* _Problem details_
Exactly reproduce each record listed below.
==== Stored records
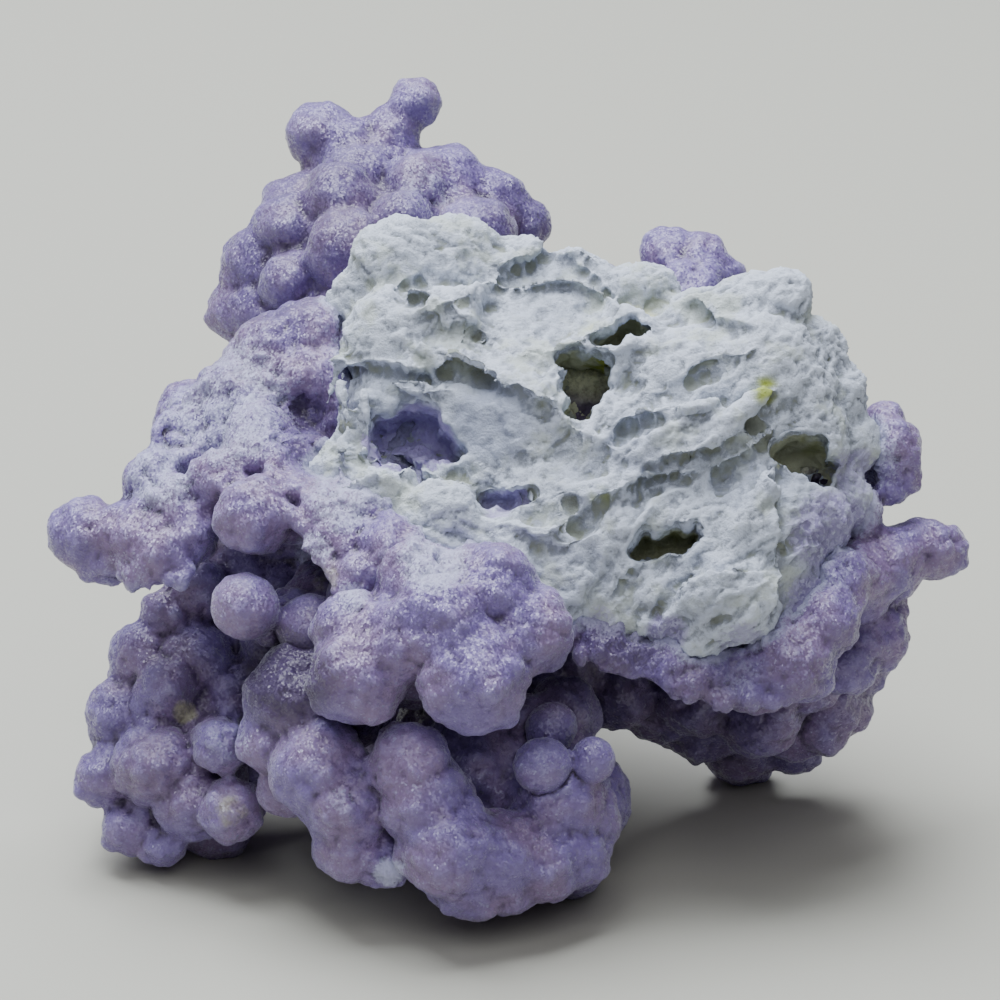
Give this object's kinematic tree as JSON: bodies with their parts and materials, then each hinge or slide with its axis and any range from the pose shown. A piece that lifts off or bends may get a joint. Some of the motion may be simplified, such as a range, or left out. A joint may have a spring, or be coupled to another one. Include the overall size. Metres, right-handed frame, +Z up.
{
  "type": "botryoidal chalcedony hand specimen",
  "caption": "Loose mineral specimen: purple grape-like chalcedony in fingers, knobs and feet under a white pitted host-rock crust.",
  "frame": {"origin": "centre of the specimen's box on the surface it rests on", "axes": "+Z up; +X to the right as the specimen is pictured, along its longest side; +Y away from the viewer"},
  "size_m": [0.0547, 0.0482, 0.0389],
  "materials": {
    "chalcedony": "sugary, frosted purple chalcedony, slightly translucent",
    "host_rock": "dull white, crumbly and fibrous altered host rock"
  },
  "bodies": {
    "root": {"chalcedony": "chalcedony", "host_rock_crust": "host_rock"}
  },
  "joints": []
}
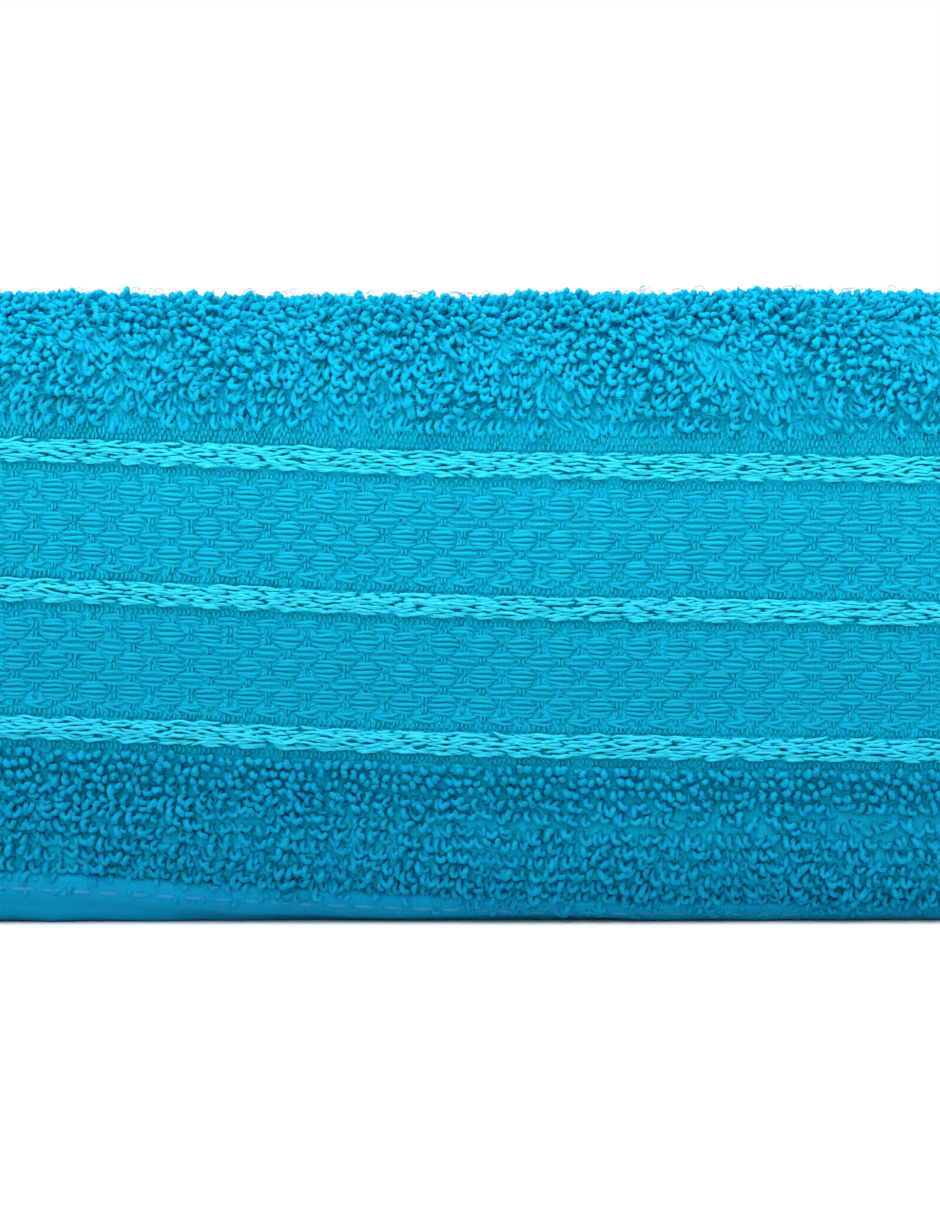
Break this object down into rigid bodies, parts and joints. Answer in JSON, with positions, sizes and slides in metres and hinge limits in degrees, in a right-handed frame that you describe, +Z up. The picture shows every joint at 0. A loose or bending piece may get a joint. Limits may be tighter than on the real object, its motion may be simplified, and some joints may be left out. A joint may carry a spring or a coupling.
{
  "type": "bath towel set",
  "caption": "Folded terry towels with woven border bands and shiny cords: bath towel, hand towel and face cloth; front leaves lift and the smaller towels lift off.",
  "frame": {"origin": "on the table, under the middle of the whole set", "axes": "+Z up, -Y towards the fronts where the hanging leaves and borders show, +X from the bath towel to the hand towel"},
  "size_m": [0.6138, 0.2374, 0.0668],
  "materials": {
    "terry_pile": "turquoise cotton loop pile, matt",
    "woven_band": "turquoise cotton dobby weave with short weft floats, matt",
    "shiny_cord": "light turquoise filament weft floats, glossy",
    "hem_cloth": "turquoise plain weave, turned in and sewn",
    "sewing_thread": "turquoise sewing thread",
    "care_label": "blank white woven tape"
  },
  "bodies": {
    "bath_towel": {"bath_care_label": "care_label", "bath_inner_border_band": "woven_band", "bath_inner_hem": "hem_cloth", "bath_inner_terry": "terry_pile", "bath_side_hem_lower": "hem_cloth", "bath_side_hem_upper": "hem_cloth", "bath_side_thread": "sewing_thread", "bath_terry_body": "terry_pile", "bath_top_turn_terry": "terry_pile"},
    "bath_leaf": {"bath_band_lower": "woven_band", "bath_band_upper": "woven_band", "bath_cord_lower": "shiny_cord", "bath_cord_middle": "shiny_cord", "bath_cord_upper": "shiny_cord", "bath_hem_thread": "sewing_thread", "bath_leaf_hem": "hem_cloth", "bath_leaf_side_hem_inner": "hem_cloth", "bath_leaf_side_hem_outer": "hem_cloth", "bath_leaf_terry_lower": "terry_pile", "bath_leaf_terry_upper": "terry_pile"},
    "hand_towel": {"hand_care_label": "care_label", "hand_inner_border_band": "woven_band", "hand_inner_hem": "hem_cloth", "hand_inner_terry": "terry_pile", "hand_side_hem_lower": "hem_cloth", "hand_side_hem_upper": "hem_cloth", "hand_side_thread": "sewing_thread", "hand_terry_body": "terry_pile", "hand_top_turn_terry": "terry_pile"},
    "hand_leaf": {"hand_band": "woven_band", "hand_cord_lower": "shiny_cord", "hand_cord_upper": "shiny_cord", "hand_hem_thread": "sewing_thread", "hand_leaf_hem": "hem_cloth", "hand_leaf_side_hem_inner": "hem_cloth", "hand_leaf_side_hem_outer": "hem_cloth", "hand_leaf_terry_lower": "terry_pile", "hand_leaf_terry_upper": "terry_pile"},
    "face_cloth": {"face_band": "woven_band", "face_care_label": "care_label", "face_cord_lower": "shiny_cord", "face_cord_upper": "shiny_cord", "face_front_hem": "hem_cloth", "face_front_terry": "terry_pile", "face_hem_thread": "sewing_thread", "face_inner_border_band": "woven_band", "face_inner_hem": "hem_cloth", "face_inner_terry": "terry_pile", "face_side_hem_lower": "hem_cloth", "face_side_hem_upper": "hem_cloth", "face_side_thread": "sewing_thread", "face_terry_body": "terry_pile"}
  },
  "joints": [
    {"name": "bath_leaf_lift", "type": "hinge", "parent": "bath_towel", "child": "bath_leaf", "pos_m": [-0.131, -0.11306, 0.06116], "axis": [-1, 0, 0], "range_deg": [0, 90]},
    {"name": "hand_towel_lift", "type": "slide", "parent": "bath_towel", "child": "hand_towel", "axis": [0, 0, 1], "range_m": [0, 0.15]},
    {"name": "hand_leaf_lift", "type": "hinge", "parent": "hand_towel", "child": "hand_leaf", "pos_m": [0.181, -0.09655, 0.03876], "axis": [-1, 0, 0], "range_deg": [0, 90]},
    {"name": "face_cloth_lift", "type": "slide", "parent": "hand_towel", "child": "face_cloth", "axis": [0, 0, 1], "range_m": [0, 0.12]}
  ]
}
========
* _Solution_
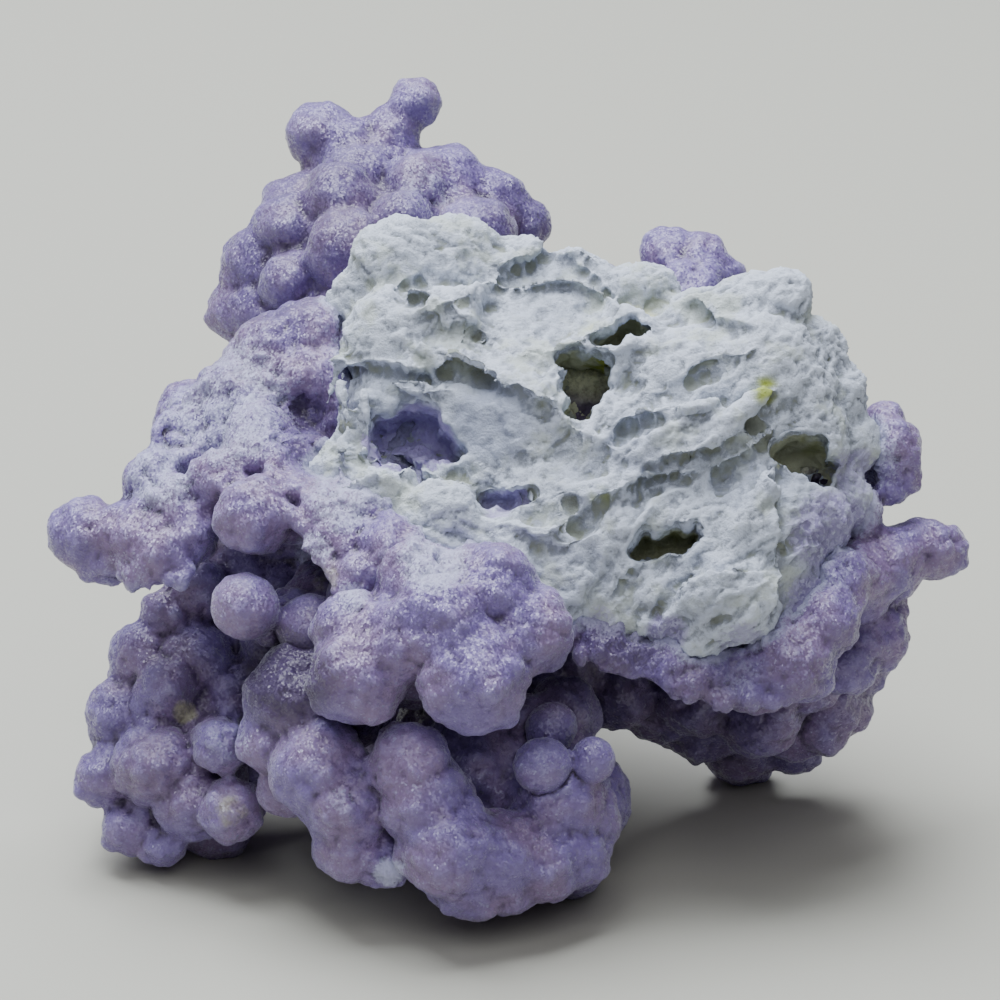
Give this object's kinematic tree as JSON: bodies with their parts and materials, then each hinge or slide with its axis and any range from the pose shown. A piece that lifts off or bends may get a joint. Some of the motion may be simplified, such as a range, or left out. A joint may have a spring, or be coupled to another one. Include the overall size. Metres, right-handed frame, +Z up.
{
  "type": "botryoidal chalcedony hand specimen",
  "caption": "Loose mineral specimen: purple grape-like chalcedony in fingers, knobs and feet under a white pitted host-rock crust.",
  "frame": {"origin": "centre of the specimen's box on the surface it rests on", "axes": "+Z up; +X to the right as the specimen is pictured, along its longest side; +Y away from the viewer"},
  "size_m": [0.0547, 0.0482, 0.0389],
  "materials": {
    "chalcedony": "sugary, frosted purple chalcedony, slightly translucent",
    "host_rock": "dull white, crumbly and fibrous altered host rock"
  },
  "bodies": {
    "root": {"chalcedony": "chalcedony", "host_rock_crust": "host_rock"}
  },
  "joints": []
}
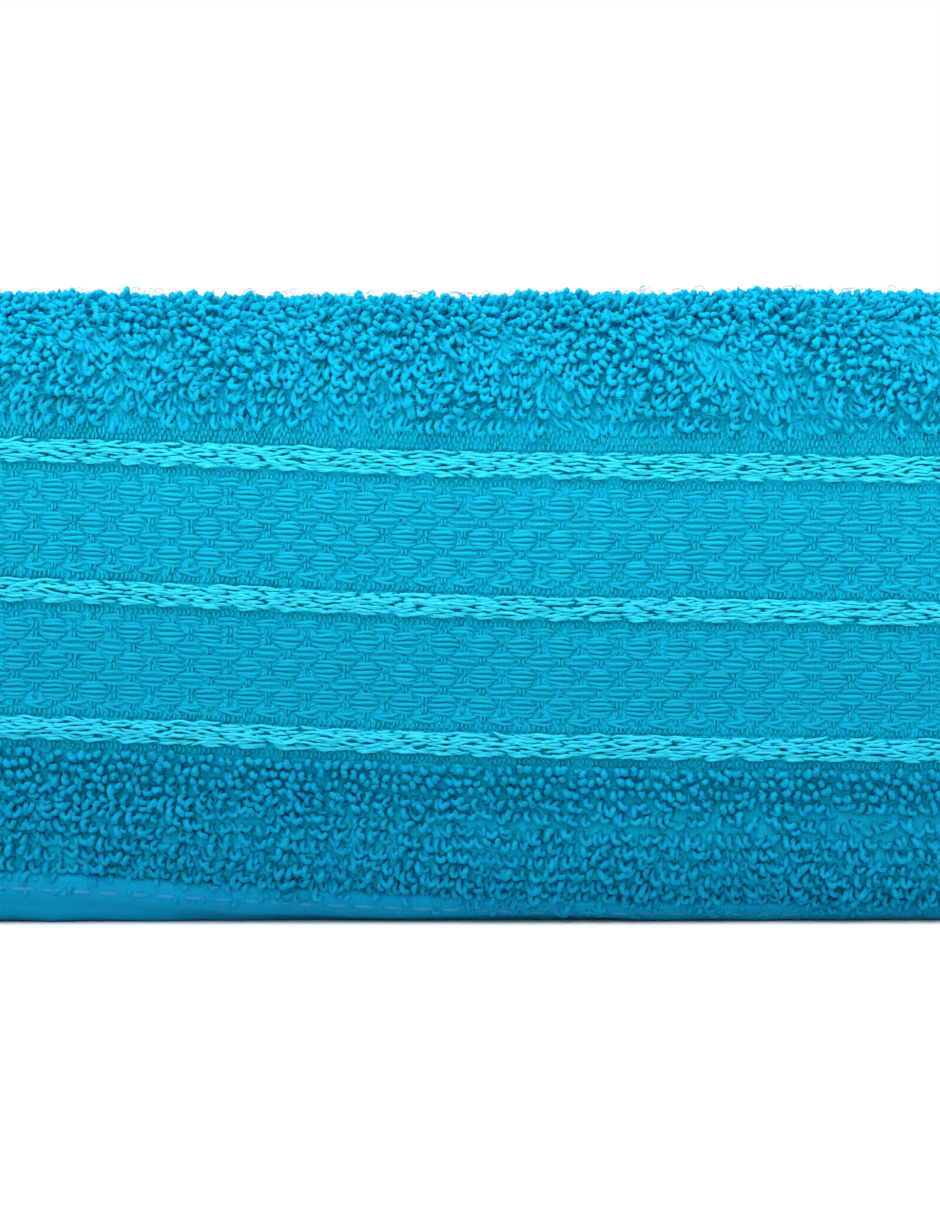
Break this object down into rigid bodies, parts and joints. Answer in JSON, with positions, sizes and slides in metres and hinge limits in degrees, in a right-handed frame that you describe, +Z up. The picture shows every joint at 0. A loose or bending piece may get a joint. Limits may be tighter than on the real object, its motion may be simplified, and some joints may be left out. A joint may carry a spring or a coupling.
{
  "type": "bath towel set",
  "caption": "Folded terry towels with woven border bands and shiny cords: bath towel, hand towel and face cloth; front leaves lift and the smaller towels lift off.",
  "frame": {"origin": "on the table, under the middle of the whole set", "axes": "+Z up, -Y towards the fronts where the hanging leaves and borders show, +X from the bath towel to the hand towel"},
  "size_m": [0.6138, 0.2374, 0.0668],
  "materials": {
    "terry_pile": "turquoise cotton loop pile, matt",
    "woven_band": "turquoise cotton dobby weave with short weft floats, matt",
    "shiny_cord": "light turquoise filament weft floats, glossy",
    "hem_cloth": "turquoise plain weave, turned in and sewn",
    "sewing_thread": "turquoise sewing thread",
    "care_label": "blank white woven tape"
  },
  "bodies": {
    "bath_towel": {"bath_care_label": "care_label", "bath_inner_border_band": "woven_band", "bath_inner_hem": "hem_cloth", "bath_inner_terry": "terry_pile", "bath_side_hem_lower": "hem_cloth", "bath_side_hem_upper": "hem_cloth", "bath_side_thread": "sewing_thread", "bath_terry_body": "terry_pile", "bath_top_turn_terry": "terry_pile"},
    "bath_leaf": {"bath_band_lower": "woven_band", "bath_band_upper": "woven_band", "bath_cord_lower": "shiny_cord", "bath_cord_middle": "shiny_cord", "bath_cord_upper": "shiny_cord", "bath_hem_thread": "sewing_thread", "bath_leaf_hem": "hem_cloth", "bath_leaf_side_hem_inner": "hem_cloth", "bath_leaf_side_hem_outer": "hem_cloth", "bath_leaf_terry_lower": "terry_pile", "bath_leaf_terry_upper": "terry_pile"},
    "hand_towel": {"hand_care_label": "care_label", "hand_inner_border_band": "woven_band", "hand_inner_hem": "hem_cloth", "hand_inner_terry": "terry_pile", "hand_side_hem_lower": "hem_cloth", "hand_side_hem_upper": "hem_cloth", "hand_side_thread": "sewing_thread", "hand_terry_body": "terry_pile", "hand_top_turn_terry": "terry_pile"},
    "hand_leaf": {"hand_band": "woven_band", "hand_cord_lower": "shiny_cord", "hand_cord_upper": "shiny_cord", "hand_hem_thread": "sewing_thread", "hand_leaf_hem": "hem_cloth", "hand_leaf_side_hem_inner": "hem_cloth", "hand_leaf_side_hem_outer": "hem_cloth", "hand_leaf_terry_lower": "terry_pile", "hand_leaf_terry_upper": "terry_pile"},
    "face_cloth": {"face_band": "woven_band", "face_care_label": "care_label", "face_cord_lower": "shiny_cord", "face_cord_upper": "shiny_cord", "face_front_hem": "hem_cloth", "face_front_terry": "terry_pile", "face_hem_thread": "sewing_thread", "face_inner_border_band": "woven_band", "face_inner_hem": "hem_cloth", "face_inner_terry": "terry_pile", "face_side_hem_lower": "hem_cloth", "face_side_hem_upper": "hem_cloth", "face_side_thread": "sewing_thread", "face_terry_body": "terry_pile"}
  },
  "joints": [
    {"name": "bath_leaf_lift", "type": "hinge", "parent": "bath_towel", "child": "bath_leaf", "pos_m": [-0.131, -0.11306, 0.06116], "axis": [-1, 0, 0], "range_deg": [0, 90]},
    {"name": "hand_towel_lift", "type": "slide", "parent": "bath_towel", "child": "hand_towel", "axis": [0, 0, 1], "range_m": [0, 0.15]},
    {"name": "hand_leaf_lift", "type": "hinge", "parent": "hand_towel", "child": "hand_leaf", "pos_m": [0.181, -0.09655, 0.03876], "axis": [-1, 0, 0], "range_deg": [0, 90]},
    {"name": "face_cloth_lift", "type": "slide", "parent": "hand_towel", "child": "face_cloth", "axis": [0, 0, 1], "range_m": [0, 0.12]}
  ]
}